**What to do**
Please repeat, exactly and with nothing added, the lines running from the line that contains "Reconstruct the object" to the line that contains "const SMALL_TURN_SEGMENTS = 32;", both lines included.
— Begin Listing —
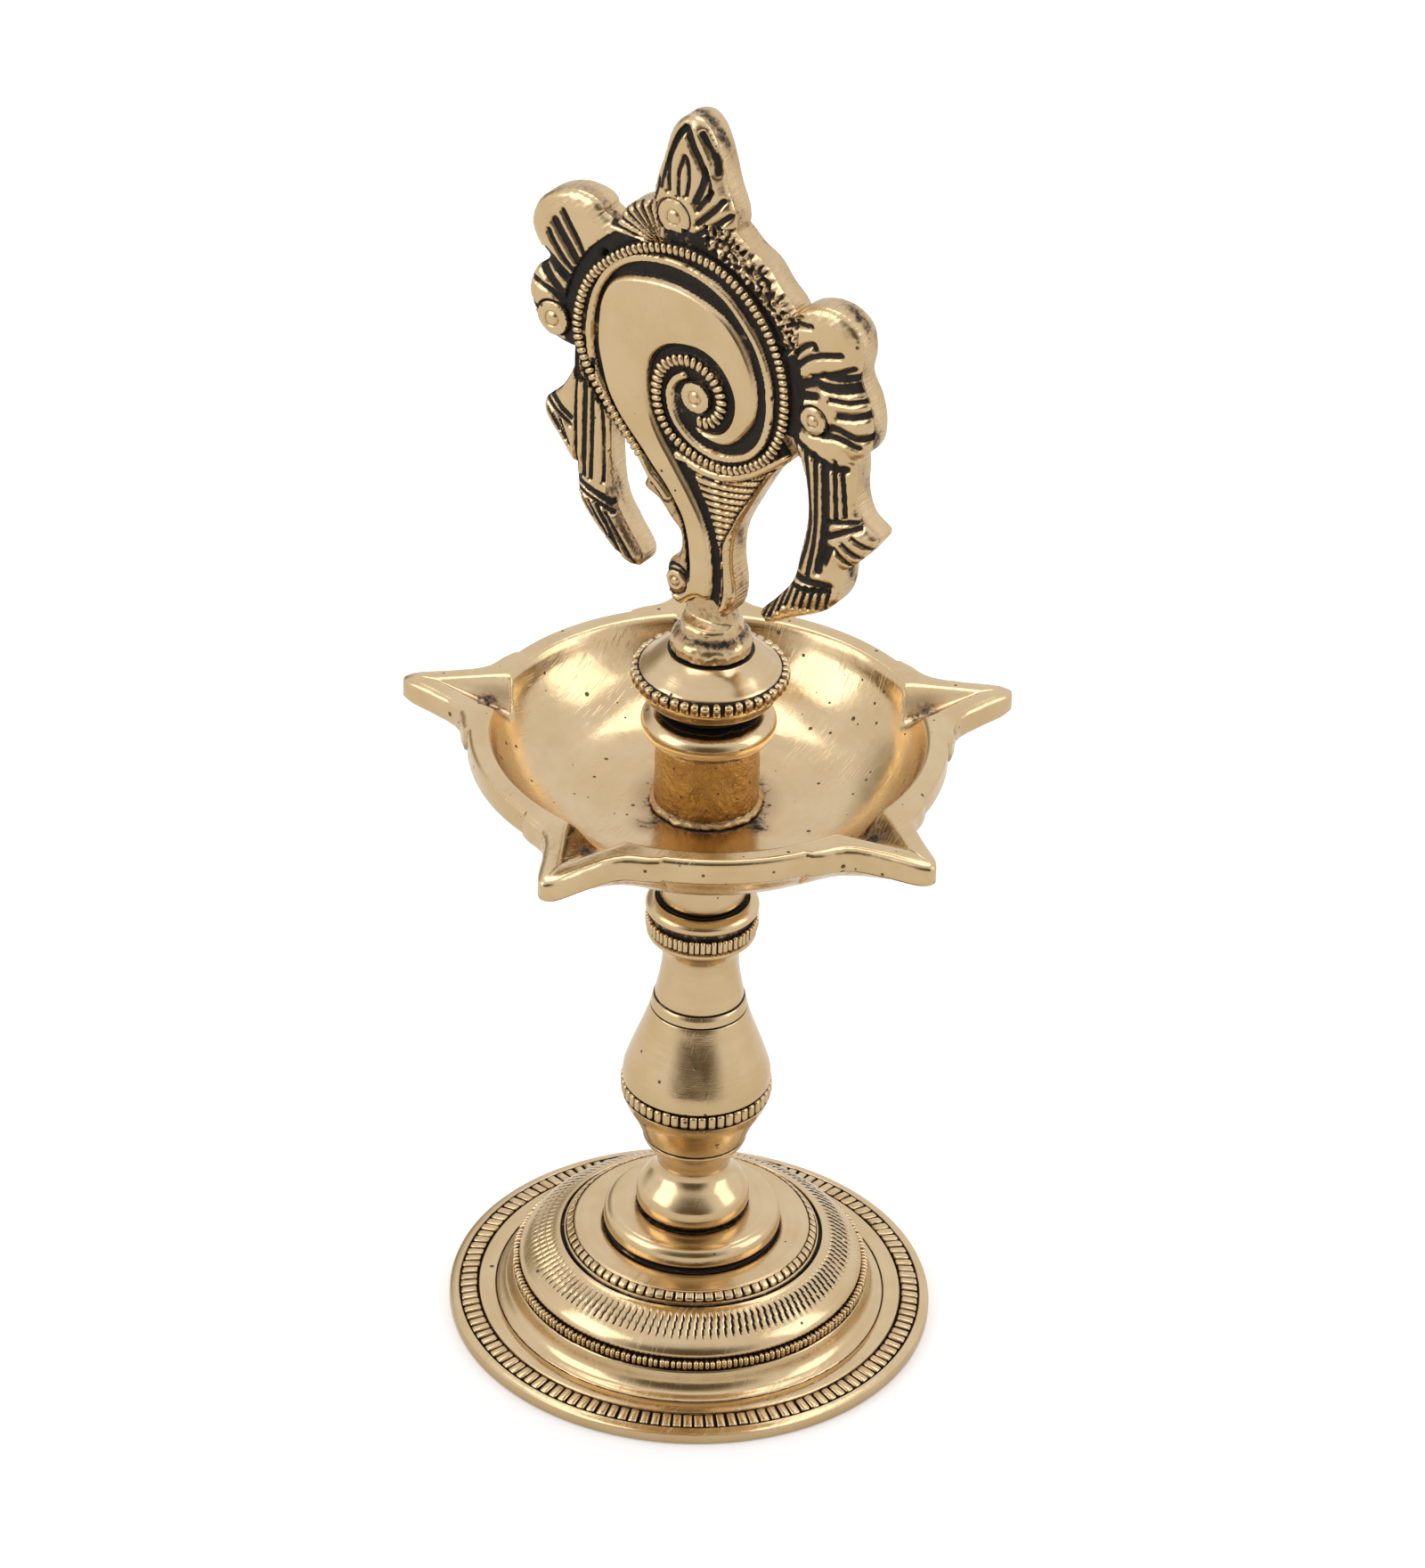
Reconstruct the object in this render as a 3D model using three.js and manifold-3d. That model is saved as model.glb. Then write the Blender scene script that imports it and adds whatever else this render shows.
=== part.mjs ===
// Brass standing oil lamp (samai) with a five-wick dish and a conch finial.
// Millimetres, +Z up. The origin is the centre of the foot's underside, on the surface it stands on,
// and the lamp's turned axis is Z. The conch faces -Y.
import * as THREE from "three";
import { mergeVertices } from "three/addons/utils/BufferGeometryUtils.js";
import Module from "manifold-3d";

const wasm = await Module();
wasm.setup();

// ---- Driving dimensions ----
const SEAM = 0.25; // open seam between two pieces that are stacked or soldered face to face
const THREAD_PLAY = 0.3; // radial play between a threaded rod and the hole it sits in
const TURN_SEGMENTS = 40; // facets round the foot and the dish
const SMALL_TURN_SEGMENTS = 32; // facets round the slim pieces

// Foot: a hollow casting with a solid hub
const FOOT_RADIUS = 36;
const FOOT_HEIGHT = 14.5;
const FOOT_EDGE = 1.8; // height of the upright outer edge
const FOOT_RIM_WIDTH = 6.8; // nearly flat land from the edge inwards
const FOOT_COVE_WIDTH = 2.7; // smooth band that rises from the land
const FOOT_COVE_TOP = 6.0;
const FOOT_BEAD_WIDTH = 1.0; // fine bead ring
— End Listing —
— Begin Listing —
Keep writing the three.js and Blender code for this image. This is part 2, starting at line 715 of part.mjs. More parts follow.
— End Listing —
**Solution for this problem**
Reconstruct the object in this render as a 3D model using three.js and manifold-3d. That model is saved as model.glb. Then write the Blender scene script that imports it and adds whatever else this render shows.
=== part.mjs ===
// Brass standing oil lamp (samai) with a five-wick dish and a conch finial.
// Millimetres, +Z up. The origin is the centre of the foot's underside, on the surface it stands on,
// and the lamp's turned axis is Z. The conch faces -Y.
import * as THREE from "three";
import { mergeVertices } from "three/addons/utils/BufferGeometryUtils.js";
import Module from "manifold-3d";

const wasm = await Module();
wasm.setup();

// ---- Driving dimensions ----
const SEAM = 0.25; // open seam between two pieces that are stacked or soldered face to face
const THREAD_PLAY = 0.3; // radial play between a threaded rod and the hole it sits in
const TURN_SEGMENTS = 40; // facets round the foot and the dish
const SMALL_TURN_SEGMENTS = 32; // facets round the slim pieces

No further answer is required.